In my view if you weren't going into traditional career fields, going to college was an expensive long shot. I was also careful to pay attention to all the people that attended college only to work in fields different from what they originally studied.

I was wary but didn't care so I don't put much thought into it. I applied to a handful of schools and attended the one that was more convenient. Once there I found the whole process disheartening.

I relied heavily on financial aid and felt the interaction and choices I was making were more transactional then enriching. It was just like high school again. Go to class take notes, read the book take the test, rinse and repeat until you get the degree.
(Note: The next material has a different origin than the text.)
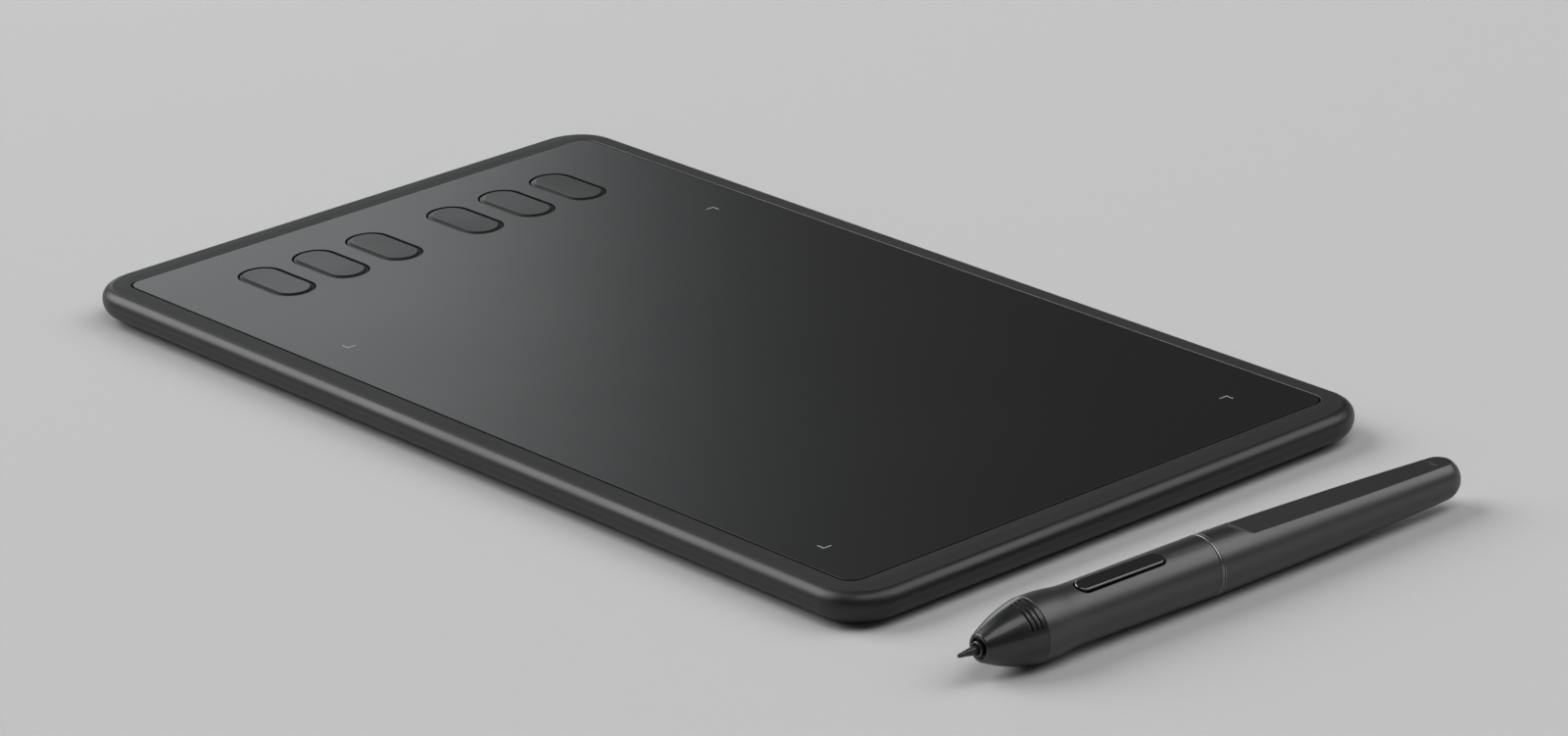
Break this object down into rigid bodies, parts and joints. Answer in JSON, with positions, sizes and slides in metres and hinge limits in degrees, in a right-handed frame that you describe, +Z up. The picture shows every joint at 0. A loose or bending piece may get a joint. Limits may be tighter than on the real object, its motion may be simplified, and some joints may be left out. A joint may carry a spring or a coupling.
{
  "type": "graphics tablet with pen",
  "caption": "Flat pen tablet with a column of obround express keys at one end of its drawing surface, and a slim pen with a side switch lying beside the other end.",
  "frame": {"origin": "middle of the tablet's four feet on the surface that it stands on", "axes": "+X along the tablet from the express keys to the end beside the pen, +Y across it from the edge nearest the pen's tip, +Z up"},
  "size_m": [0.2972, 0.1432, 0.0135],
  "materials": {
    "shell": "fine satin texture",
    "surface": "smooth satin with a paper-like drag",
    "keys": "satin",
    "feet": "matt",
    "inner_plastic": "as moulded",
    "screws": "zinc plated",
    "plate": "mill finish",
    "shield": "thin foil",
    "circuit_board": "solder mask over fibreglass",
    "switch_plastic": "as moulded",
    "chip": "moulded epoxy",
    "ribbon": "polyimide film",
    "connector": "as moulded",
    "port_steel": "plated",
    "nib": "smooth acetal",
    "holder": "turned",
    "pen_nose": "glossy",
    "pen_shell": "satin soft-touch",
    "ring": "polished",
    "side_switch": "glossy",
    "ferrite": "sintered",
    "copper": "enamelled wire"
  },
  "bodies": {
    "tablet": {"top_frame": "shell", "surface_panel": "surface", "key_guide": "inner_plastic", "bottom_cover": "shell", "foot_1": "feet", "foot_2": "feet", "foot_3": "feet", "foot_4": "feet", "case_screws": "screws", "board_screws": "screws", "stiffening_plate": "plate", "shield_sheet": "shield", "sensor_board": "circuit_board", "control_board": "circuit_board", "tact_switches": "switch_plastic", "board_chips": "chip", "ribbon_cable": "ribbon", "ribbon_connector": "connector", "usb_port": "port_steel"},
    "key_1": {"key_1": "keys"},
    "key_2": {"key_2": "keys"},
    "key_3": {"key_3": "keys"},
    "key_4": {"key_4": "keys"},
    "key_5": {"key_5": "keys"},
    "key_6": {"key_6": "keys"},
    "pen": {"pen_nose_cone": "pen_nose", "pen_grip": "pen_shell", "pen_ring": "ring", "pen_rear_barrel": "pen_shell", "pen_carrier": "inner_plastic", "pen_ferrite_core": "ferrite", "pen_coil": "copper", "pen_pressure_sensor": "port_steel", "pen_circuit_board": "circuit_board", "pen_tact_switches": "switch_plastic"},
    "nib": {"pen_nib": "nib", "pen_nib_holder": "holder"},
    "side_switch": {"pen_side_switch": "side_switch"}
  },
  "joints": [
    {"name": "key_1_press", "type": "slide", "parent": "tablet", "child": "key_1", "axis": [0, 0, -1], "range_m": [0, 0.0003], "stiffness_N_per_m": 400, "springref_m": -0.0005},
    {"name": "key_2_press", "type": "slide", "parent": "tablet", "child": "key_2", "axis": [0, 0, -1], "range_m": [0, 0.0003], "stiffness_N_per_m": 400, "springref_m": -0.0005},
    {"name": "key_3_press", "type": "slide", "parent": "tablet", "child": "key_3", "axis": [0, 0, -1], "range_m": [0, 0.0003], "stiffness_N_per_m": 400, "springref_m": -0.0005},
    {"name": "key_4_press", "type": "slide", "parent": "tablet", "child": "key_4", "axis": [0, 0, -1], "range_m": [0, 0.0003], "stiffness_N_per_m": 400, "springref_m": -0.0005},
    {"name": "key_5_press", "type": "slide", "parent": "tablet", "child": "key_5", "axis": [0, 0, -1], "range_m": [0, 0.0003], "stiffness_N_per_m": 400, "springref_m": -0.0005},
    {"name": "key_6_press", "type": "slide", "parent": "tablet", "child": "key_6", "axis": [0, 0, -1], "range_m": [0, 0.0003], "stiffness_N_per_m": 400, "springref_m": -0.0005},
    {"name": "pen_lift", "type": "slide", "parent": "tablet", "child": "pen", "axis": [0, 0, 1], "range_m": [0, 0.1]},
    {"name": "nib_press", "type": "slide", "parent": "pen", "child": "nib", "axis": [0.0305, 0.9995, -0.0082], "range_m": [0, 0.0005], "stiffness_N_per_m": 1500, "springref_m": -0.0002},
    {"name": "side_switch_rock", "type": "hinge", "parent": "pen", "child": "side_switch", "pos_m": [0.16126, -0.03282, 0.00852], "axis": [-0.9676, 0.0316, 0.2504], "range_deg": [-1.5, 1.5], "stiffness_Nm_per_rad": 0.3}
  ]
}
That was until I fell into a philosophy class that was really challenging. It was challenging in a way that I hadn't been experienced in a while. I was having trouble understanding the material but desperately wanted to learn it. I read books over and over until the concepts were crystal clear. It also helped that I had a teacher who was passionate about the subject as well.

It kind of changed my whole approach to picking classes. Sure I'd visit the advisors and get their take on how to follow the quickest path to graduation. But I also wanted to be intentional with my course selection and take classes where I would learn as much as I could in topics that interested me.

Whether or not they fit my major. That's the only thing that made going to school worth it. Learning topics that change how I approach life and challenged my thinking. Then I was growing intellectually and not just checking boxes for a degree.